Inggris dan Uni Eropa dapat mencapai kesepakatan final Brexit, yang mungkin ditandatangani pada 25 November. Namun, PM Theresa May harus berjuang memperoleh dukungan parlemen.
BRUSSELS, KAMIS Inggris dan Uni Eropa mencapai kesepakatan akhir terkait Brexit. Direncanakan, para pemimpin UE bertemu pada 25 November untuk menandatangani kesepakatan itu. Meskipun tahap final bisa dilewati, Perdana Menteri Inggris Theresa May harus menghadapi ”jalan terjal” di depan.
Pada Kamis (15/11/2018), May menjabarkan kesepakatan tersebut di parlemen yang selama ini bersikap menentang dan skeptis terhadap negosiasi Brexit yang dilakukan pemerintah. Finalisasi kesepakatan Brexit selama ini berlangsung tertutup, khususnya dalam pembahasan isu perbatasan Irlandia Utara dan masa depan perdagangan Inggris -UE.
Kemarin, Menteri Brexit Dominic Raab serta Menteri Pekerjaan dan Pensiun Esther McVey mengundurkan diri. Mereka mengatakan tidak dapat mendukung kesepakatan akhir Brexit. Pengunduran diri juga dilakukan oleh Menteri Muda Irlandia Utara Shailesh Vara dan Menteri Muda Brexit Suella Braverman.

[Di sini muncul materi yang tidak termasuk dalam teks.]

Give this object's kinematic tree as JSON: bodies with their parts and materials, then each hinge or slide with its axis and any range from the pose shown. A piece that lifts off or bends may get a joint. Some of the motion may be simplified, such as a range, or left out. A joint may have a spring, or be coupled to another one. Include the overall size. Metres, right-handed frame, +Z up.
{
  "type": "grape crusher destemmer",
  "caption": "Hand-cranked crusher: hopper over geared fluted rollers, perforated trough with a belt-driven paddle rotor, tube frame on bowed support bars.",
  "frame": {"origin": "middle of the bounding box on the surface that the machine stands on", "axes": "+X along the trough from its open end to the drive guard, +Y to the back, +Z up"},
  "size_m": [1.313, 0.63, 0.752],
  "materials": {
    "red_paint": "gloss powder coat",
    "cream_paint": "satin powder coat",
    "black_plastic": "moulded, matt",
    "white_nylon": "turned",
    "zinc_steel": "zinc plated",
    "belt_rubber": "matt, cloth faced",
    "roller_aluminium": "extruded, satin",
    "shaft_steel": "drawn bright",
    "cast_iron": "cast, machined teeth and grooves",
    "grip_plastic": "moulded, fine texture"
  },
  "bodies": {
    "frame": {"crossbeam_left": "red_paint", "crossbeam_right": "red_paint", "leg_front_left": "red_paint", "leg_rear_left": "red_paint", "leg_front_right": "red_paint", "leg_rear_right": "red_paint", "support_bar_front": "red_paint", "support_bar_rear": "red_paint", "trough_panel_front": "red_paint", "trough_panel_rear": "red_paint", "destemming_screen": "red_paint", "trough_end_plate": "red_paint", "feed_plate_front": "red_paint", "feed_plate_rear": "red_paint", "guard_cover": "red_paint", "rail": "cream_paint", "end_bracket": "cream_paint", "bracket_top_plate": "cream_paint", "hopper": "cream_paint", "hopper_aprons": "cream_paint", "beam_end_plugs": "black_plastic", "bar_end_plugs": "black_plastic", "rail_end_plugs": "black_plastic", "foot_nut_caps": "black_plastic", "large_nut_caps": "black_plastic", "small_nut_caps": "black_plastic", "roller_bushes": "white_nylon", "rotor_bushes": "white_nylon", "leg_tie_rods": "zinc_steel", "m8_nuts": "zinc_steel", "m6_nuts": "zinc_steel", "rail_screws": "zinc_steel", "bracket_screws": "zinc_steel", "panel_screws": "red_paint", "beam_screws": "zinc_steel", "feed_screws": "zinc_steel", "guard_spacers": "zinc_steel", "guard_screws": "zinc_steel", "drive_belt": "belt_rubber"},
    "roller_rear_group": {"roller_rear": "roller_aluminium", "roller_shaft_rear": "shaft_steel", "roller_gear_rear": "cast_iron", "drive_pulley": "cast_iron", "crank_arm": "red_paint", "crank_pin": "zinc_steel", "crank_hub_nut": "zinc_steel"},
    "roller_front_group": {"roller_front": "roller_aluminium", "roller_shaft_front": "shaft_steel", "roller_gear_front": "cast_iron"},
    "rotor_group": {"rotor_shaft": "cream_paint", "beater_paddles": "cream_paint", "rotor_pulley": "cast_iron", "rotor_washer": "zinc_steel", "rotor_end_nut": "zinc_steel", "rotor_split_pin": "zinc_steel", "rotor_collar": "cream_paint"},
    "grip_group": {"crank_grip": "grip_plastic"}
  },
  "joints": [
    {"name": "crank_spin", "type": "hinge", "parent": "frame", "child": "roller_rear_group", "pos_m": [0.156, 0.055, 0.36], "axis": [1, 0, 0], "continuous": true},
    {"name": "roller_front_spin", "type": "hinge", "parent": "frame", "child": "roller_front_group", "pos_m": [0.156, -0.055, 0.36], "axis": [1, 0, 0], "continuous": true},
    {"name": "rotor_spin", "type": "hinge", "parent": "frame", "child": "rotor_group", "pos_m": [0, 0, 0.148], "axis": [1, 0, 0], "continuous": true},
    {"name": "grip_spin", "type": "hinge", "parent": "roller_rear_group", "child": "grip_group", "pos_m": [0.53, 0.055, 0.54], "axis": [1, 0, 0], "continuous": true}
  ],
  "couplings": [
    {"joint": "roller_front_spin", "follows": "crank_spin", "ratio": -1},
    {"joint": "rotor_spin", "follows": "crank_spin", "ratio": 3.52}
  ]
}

Dalam pernyataannya, Vara menyebutkan, kesepakatan Inggris-UE tidak membuat Inggris menjadi negara berdaulat. ”Kesepakatan ini tidak membuat Inggris menjadi negara merdeka yang meninggalkan belenggu Uni Eropa,” ujarnya.
Pemberontakan
Kubu Konservatif terbelah antara yang pro hard Brexit dan mereka yang menginginkan Inggris tetap dalam UE. Banyak politisi dari kedua kubu yang menentang kesepakatan May. Situasi ini membuka peluang bahwa meskipun kesepakatan telah tercapai, besar kemungkinan ditolak oleh parlemen.
Kubu Konservatif pro Brexit menganggap negosiasi yang dilakukan May telah mengkhianati visi Brexit. Anggota parlemen senior Peter Bone mengingatkan May bahwa dia berisiko kehilangan dukungan dari ”banyak anggota parlemen Konservatif dan jutaan pemilih”.
Adapun Jacob Rees-Mogg, pemimpin anti-parlemen Eropa, mendesak rekan-rekannya untuk memveto proposal May. Demikian juga dengan mantan Ketua Partai Independen (UKIP) Nigel Farage yang menyatakan hasil negosiasi May dengan UE merupakan ”kesepakatan terburuk dalam sejarah”.
Sebaliknya, May bersikeras bahwa kesepakatan yang telah dicapainya akan mengembalikan kendali Inggris dalam masalah keuangan, undang-undang, dan perbatasan, serta mengakhiri pergerakan bebas, melindungi lapangan pekerjaan, keamanan, dan persatuan Inggris.
Menurut May, jika parlemen menolak hasil kesepakatan, Inggris akan keluar dari UE tanpa kesepakatan. Menurut para ahli, hal tersebut berpotensi menimbulkan gangguan ekonomi serta hukum.
May juga mengangkat kemungkinan ”tak ada Brexit sama sekali”. Hal ini disambut antusias oleh kelompok yang menginginkan supaya diadakan referendum kedua.
Eropa sepakat
Presiden Dewan Eropa Donald Tusk setelah bertemu dengan juru runding UE, Michel Barnier, mengatakan, jika tidak ada hal-hal yang luar biasa, Dewan Eropa akan bertemu untuk memformalkan kesepakatan Brexit. Para pemimpin UE kemudian akan bertemu pada 25 November untuk mengesahkan kesepakatan perceraian.
Tusk memuji kerja keras Barnier dan timnya yang telah memastikan bahwa dampak buruk dari Brexit diminimalisasi dan dapat mengamankan kepentingan UE. Barnier menegaskan bahwa kesepakatan tersebut ”adil dan seimbang”. ”Meskipun sangat menyedihkan, saya akan berbuat maksimal untuk membuat perceraian ini tidak menyakitkan bagi Anda dan kami,” kata Tusk.
Mengenai isu perbatasan Irlandia Utara, kemungkinan Inggris tetap berada dalam sistem bea cukai UE sampai kesepakatan dagang tercapai yang berupa sistem yang menghindari penjagaan di perbatasan.